В «Деле Оскара Слейтера» описываются брошь, которую не признали уликой, преследование Слейтера до Америки, слушание по вопросу экстрадиции, абсурдная процедура опознания в Глазго и суд в Эдинбурге. Конан Дойль с вежливой язвительностью удивлялся, что показания Ламби и Барроуман полностью совпали — сначала в Нью-Йорке, а затем и на суде. «В Эдинбурге Барроуман, как и Ламби, была куда более уверенной, чем в Нью-Йорке, — писал он. — Чем больше времени проходило после убийства, тем, по всей видимости, легче становилось опознание… Поразительный факт: обе девушки, Ламби и Барроуман, клялись в том, что, несмотря на совместное путешествие из Нью-Йорка в одной каюте, они ни разу не разговаривали о деле, ради которого пустились в путь, и никогда не сверяли свои воспоминания о человеке, которого им предстояло опознать. Для девиц 15 лет и 21 года от роду это уникальный случай самообладания и выдержки».
Конан Дойль также опроверг постулат, принципиальный для обвинения, будто Слейтер в сознании своей вины бежал из Глазго в Рождественский сочельник 1908 года. Эта гипотеза базировалась на ложной предпосылке:
Лорд-адвокат в своей речи указал, что Слейтер, покинув Глазго, изо всех сил пытался запутать след. Однако все это время полиция Глазго располагала следующей телеграммой от главного детектива Ливерпуля: «С поезда сошли только двое… Они сняли спальный номер в гостинице „Норд-Вестерн“. Мужчина назвался Оскаром Слейтером из Глазго… Горничная имела разговор с его дамой, которая сказала ей, что пара собирается отплыть в Америку на судне „Лузитания“».
Стало быть, никакого запутывания следов… Разумеется, правда и то, что на борту судна Слейтер принял имя Отто Сандо.
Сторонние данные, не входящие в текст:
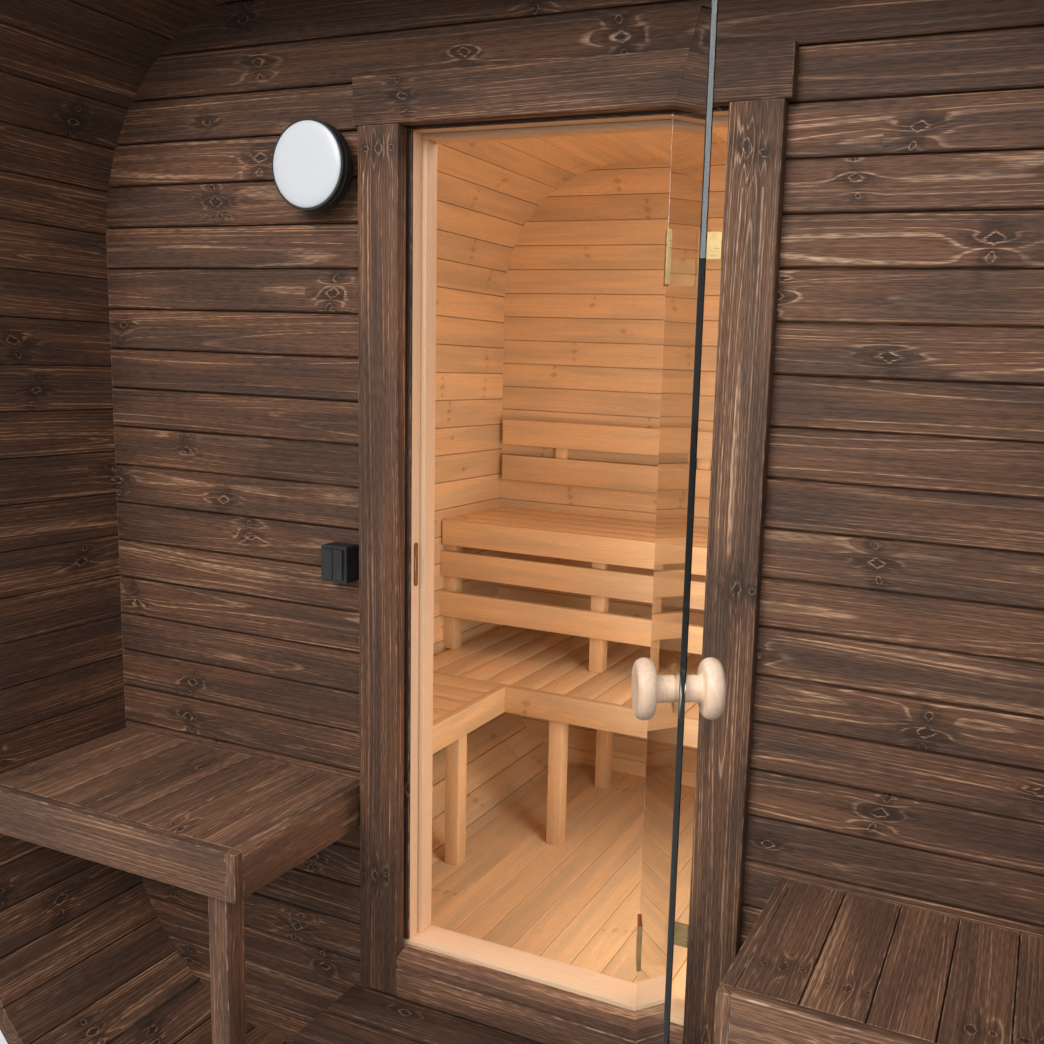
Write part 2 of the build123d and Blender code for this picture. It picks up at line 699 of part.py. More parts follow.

Он желал начать в Америке новую жизнь под этим именем. Ясным доказательством того, что он переменил имя из-за Америки, а не из-за желания сбить со следа полицейских, является тот факт, что для учетной книги ливерпульской гостиницы он дал свое истинное имя и адрес в то самое время, когда, согласно полицейским теориям, он должен был прилагать все усилия к сокрытию своей личности. Можете ли вы представить себе убийцу, который бежит с места преступления, зная, что за ним гонятся, и при этом в первой же гостинице оглашает, кто он и откуда прибыл?